With his sights set on gold, Tanaka was the first among the three to skate in the free skate portion of the event. Set to the music of Federico Fellini, the 22-year-old from Okayama opened the program with a solid quad salchow and followed with a triple salchow. Despite double-footing the following triple axel, which was down-graded, he did not make any fatal mistakes the rest of the way, and received nice Grades of Execution (GOE) on his spins and footwork. As a result, he scored 163.70 and a totaled 249.38 points, which was good for a silver medal.

"I fought hard during my program," Tanaka commented after his performance. "I felt quite nervous and it was overwhelming, so I fought hard against the nervousness. I felt I was able to deliver what I can do in training, but there were also some mistakes that I could've avoided, so I felt both happy and regrettable."

Mura was next to skate. He had a decent start to his "Piano Concerto No.2 by Rachmaninov" program, hung on the opening quad toe, and then nailed a solid quad toe-double toe combo and a huge triple axel. To the shock of the crowd, he surprisingly struggled throughout the second portion of his program. He popped the planned quad salchow into a triple, and then popped a planned triple axel combo into a double.

Mura then changed the planned layout and attempted another triple axel, but this time double-footed the landing and completely lost the combo. His next triple flip was downgraded, and the ending triple lutz turned into a double. Due to these mistakes, Mura finished in third place with 151.77 points coming for his free skate and 242.11 in total.

"I wasn't thinking about winning the title at all after the short program, because I am well aware of what Shoma is capable of," the 25-year-old said. "I skated my program pretty calm until I popped my triple axel in the second half. I lost my focus for a second, and then, the worst pattern of the mistakes I usually have during training all appeared at once. I felt very, very regrettable."

Uno was the last to skate, and saved his best performance for the most crucial program. Skating to the music of "Buenos Aires Hora Cero" and "Balada para un Loco," Uno may not have started in top fashion -- with shaky landings on both his opening quad flip and the following quad toe -- but rebounded to close the championships out with a strong free skate.

In the second half of his program, Uno over-turned the second quad toe, which cost him the planned combo. Nevertheless, he landed the remaining three jumping passes, including a triple axel-half loop-triple flip combination and a triple salchow-triple toe. Despite the mistakes on the jumps, Uno posted the highest technical score of the night with 101.16 points, and his artistic performance was rewarded as the highest component score among the field with 91.20 points. As a result, Uno placed first in free skate with 192.36 and won the event with a combined score of 280.41 points.

"I didn't cry because I won or something like that," the newly crowned and emotional Japanese champion recalled of his time in the kiss and cry. "I cried because I felt my hard training after the Grand Prix Final paid off at the end of the day. I've been practicing my combination jumps really hard since the Final, but I couldn't land my combo in the short program, so I was very frustrated with myself. Today, I missed my combo on the quad toe, but I landed all three combos at the end of the program, which finally made me feel that my tough training was not wasted."

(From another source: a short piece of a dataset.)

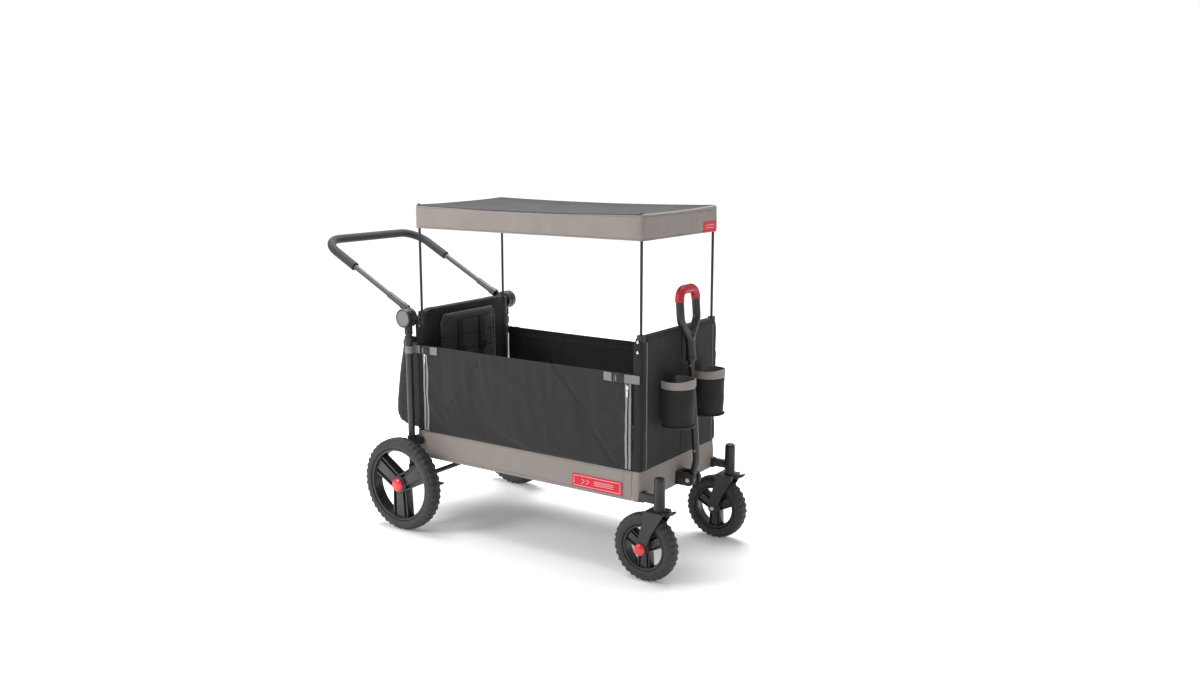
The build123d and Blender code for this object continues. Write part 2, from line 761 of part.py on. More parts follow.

The student of Machiko Yamada and Mihoko Higuchi also spoke about the final triple salchow-triple toe combination.

"I actually didn't feel confident about doing a combo at the end, so I was planning to do a solo triple salchow only. But when I landed the salchow, I heard my coach shout 'go for it,' so I challenged it and it went well. I then felt it was right that I went for it."

At the post-event press conference, the medalists shared their thoughts about the event and their performances.

"I think this is the most frustrated podium finish I've had at nationals over the years," Mura, the three-time national bronze medalist, said. "I need to learn from this experience, train hard and prepare well for the future."

"I felt happy after finishing second at this event, which I really didn't expect, but at the same time, felt regrettable for not being able to pull off the best performance I can do in training," said Tanaka. "From now on, I need to keep improving, keep growing, and be more competitive at the international level so that I can truly carry the title of the silver medalist of Japan."

Uno, aside from feeling happy for winning the title, considered the event a good experience to learn how to adjust himself mentally.

"After Hanyu withdrew from the event, everyone around me said the pressure is now on me," Uno said. "I didn't realize I had been impacted by the pressure, but since I did poorly in the short, and I made several mistakes in the free, I guess I couldn't really argue that I wasn't impacted. I think I need to figure out what was the reason behind my performances, learn to adjust and prepare well for competitions."

The Japanese champion also talked about his future plan to add more quads in order to compete on the international stage.

"I don't think it is competitive enough to only have flip and toe, so I want to go for more types of quad," he continued. "I am now practicing quad loop every day and can land it well. But sometimes before competitions, I suddenly cannot do it well. Maybe in the future I will put it in the program, but not this season. I will probably try to do it in ice shows and exhibitions first, and then go for it in competitions. As for the quad salchow, I am not quite able to hit it, so the possibility of doing it in program is low."